Welsh JA, Karpen S, Vos MB.
Department of Pediatrics, Gastroenterology, Hepatology and Nutrition, Emory University School of Medicine, Atlanta, GA, USA.
To assess recent trends in nonalcoholic fatty liver disease (NAFLD) prevalence among US adolescents.
Cross-sectional data from 12 714 12-19 year olds (exclusions: chronic hepatitis, hepatotoxic medications) in the National Health and Examination Survey between 1988-1994 and 2007-2010 were used to estimate trends in suspected NAFLD, defined as overweight (body mass index ≥85th percentile) plus elevated alanine aminotransferase levels (boys >25.8 U/L; girls >22.1 U/L). Linear trends in prevalence and the independent effect of demographic indicators and adiposity on NAFLD risk were tested using regression models. Complex sampling methods and P values of <.05 were used to assess statistical significance.
Suspected NAFLD prevalence (SE) rose from 3.9% (0.5) in 1988-1994 to 10.7% (0.9) in 2007-2010 (P < .0001), with increases among all race/ethnic subgroups, males and females, and those obese (P trend ≤.0006 for all).
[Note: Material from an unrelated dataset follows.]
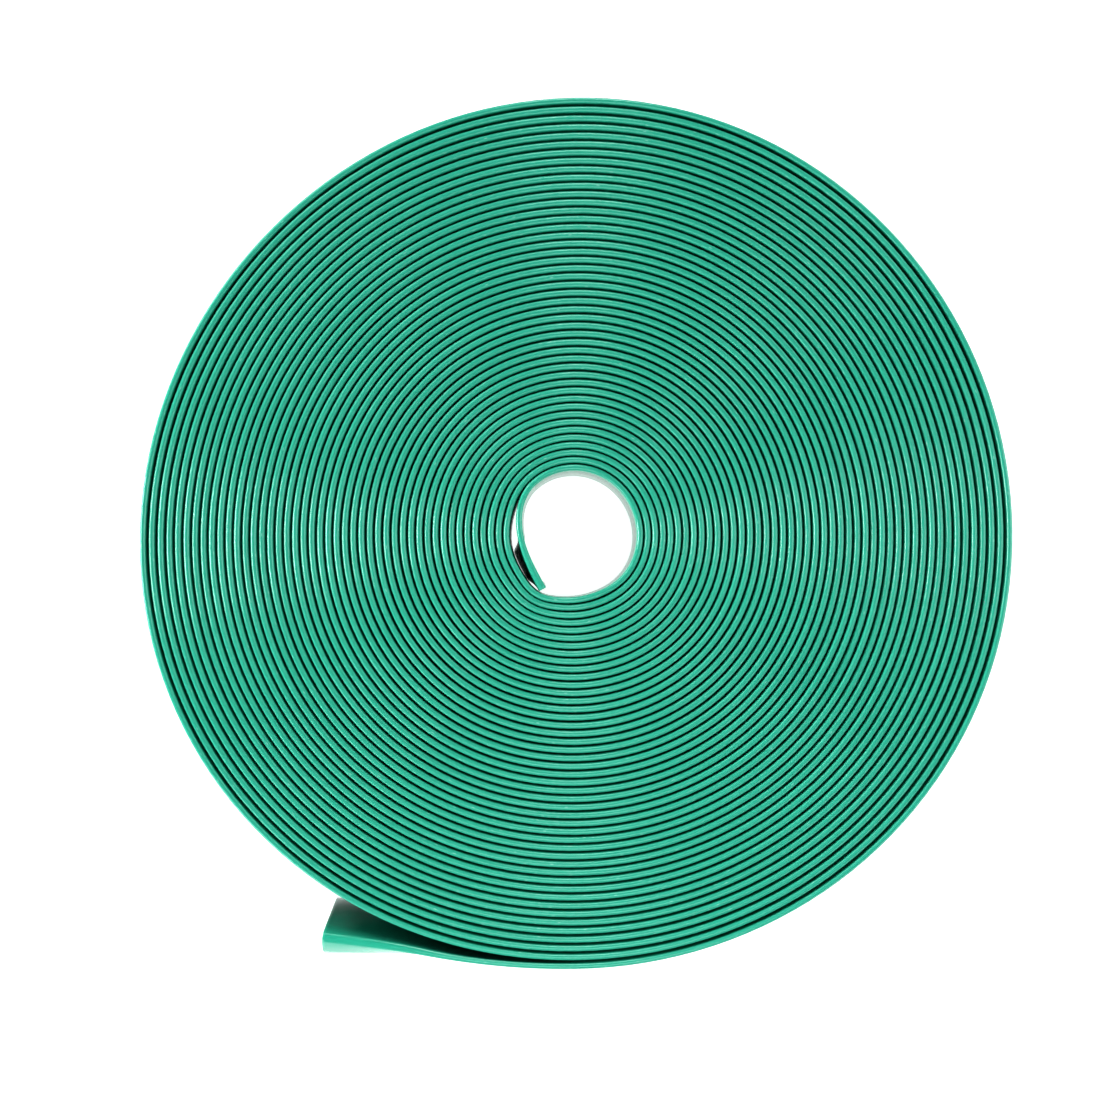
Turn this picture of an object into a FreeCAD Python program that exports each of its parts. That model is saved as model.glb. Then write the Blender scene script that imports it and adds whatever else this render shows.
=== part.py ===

Among those obese, the multivariate adjusted odds of suspected NAFLD were higher with increased age, body mass index, Mexican American race, and male sex; the adjusted odds in 2007-2010 were 2.0 times those in 1988-1994. In 2007-2010, 48.1% (3.7) of all obese males and 56.0% (3.5) of obese Mexican American males had suspected NAFLD.
Prevalence of suspected nonalcoholic fatty liver disease (NAFLD) has more than doubled over the past 20 years and currently affects nearly 11% of adolescents and one-half of obese males. The rapid increase among those obese, independent of body mass index, suggests that other modifiable risk factors have influenced this trend.